I read a great suggestion from one of the users on this forum -- set the sweep time to fairly long, so that it goes slowly enough to audibly hear where the peaks and valleys are. I'm going to try that when I get back, and see if there's any obvious adjustments needed in the mains range (e.g. that curious bump from 3-4khz). I think it might be cool if REW had a mode that let you control the sweep frequency manually (kind of like turning the dial on an FM tuner) so that you could really get a subjective impression of what's a problem and what's not. But a slow sweep might be good enough -- certainly a huge improvement over the test tones on that old Stephen Court and Alan Parson's Sound Check CD I used to use!

Quote:
Wayne A. Pflughaupt wrote: View Post

Look again at the green (after EQ) line, and imagine what would have happened if the filter had been spread wider, to cut down more of the plateau: In trying to achieve our objective, it would have also deepened the low points on either side of it.

That’s a prime example of what can happen with willy-nilly equalizing of the mains: Causing as many new problems as you solve. That’s why you keep things general, addressing mainly broad trends, and perhaps a few egregious dips or peaks. Most importantly, you have to be able to look at a graph and recognize what you can deal with, and what is better left alone. It’s no wonder mains equalization has such a bad reputation: I’d venture that most of the people who have attempted it and badmouth it afterwards are rank amateurs who have no idea what they’re doing.

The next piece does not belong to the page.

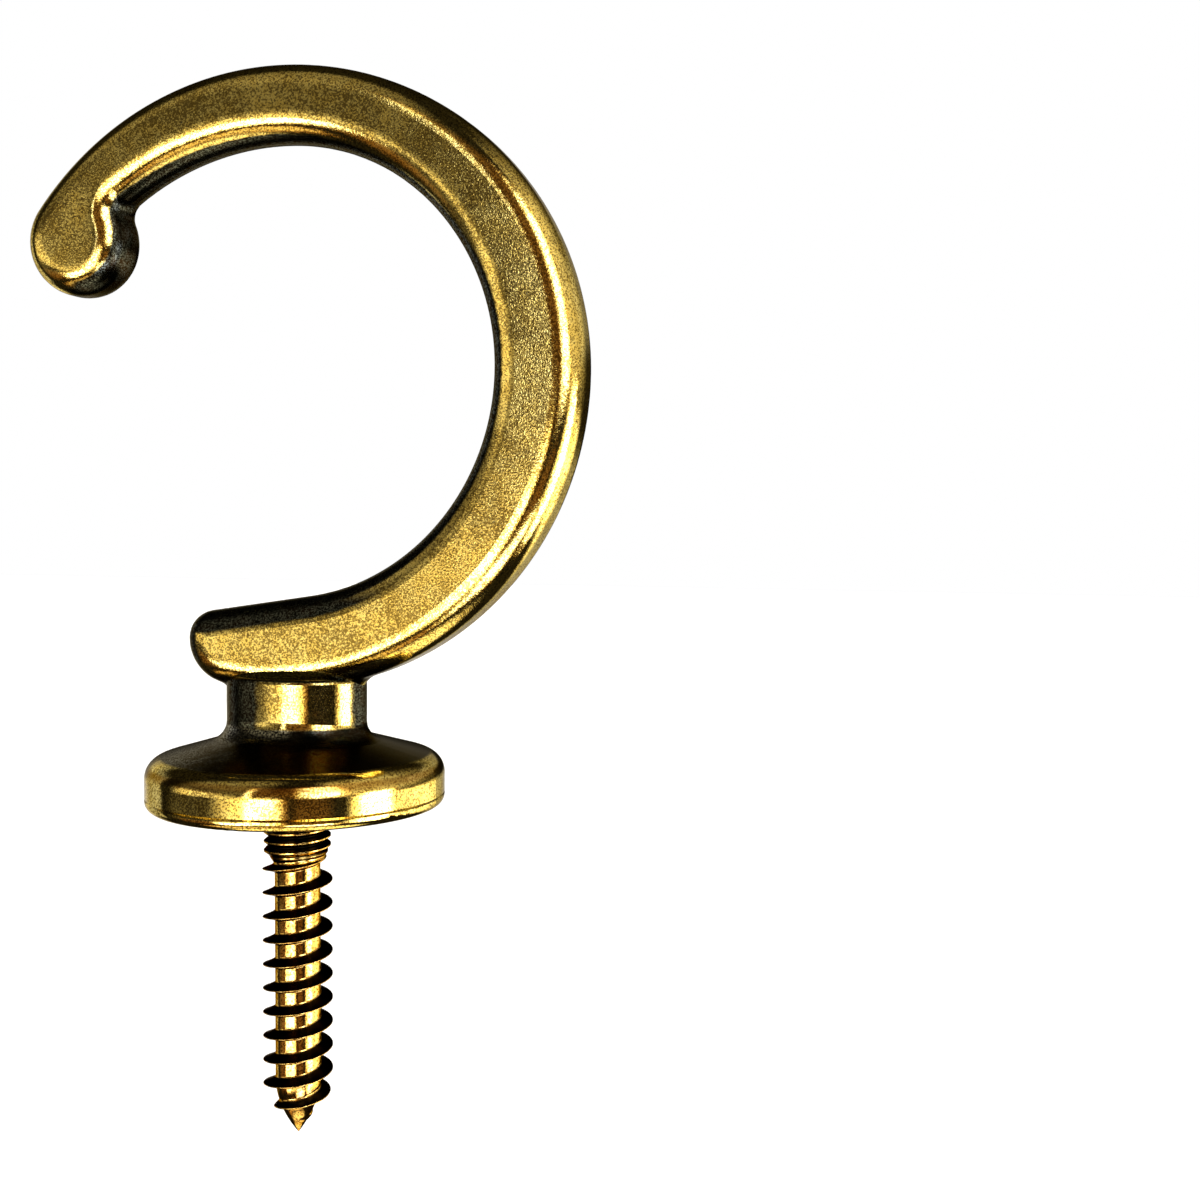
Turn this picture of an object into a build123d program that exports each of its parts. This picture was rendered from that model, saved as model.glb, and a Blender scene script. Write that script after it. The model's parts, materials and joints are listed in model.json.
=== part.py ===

On top of everything else, much of the raggedness you see with full-range readings is the result of room reflections, and the resulting phase shift (i.e., identical signals reaching the evaluating mic at slightly different times). This is why your speakers always sound much better than they look on “paper.”
Ok - I'm getting a better idea of the problems and diminishing returns from attempting to EQ the mains. I'll be very interested to get back to some measurements with an ECM8000, etc, soon, but given that I think they sound good, I'm going to be very disinclined to put an EQ in there. Thanks again for all your input.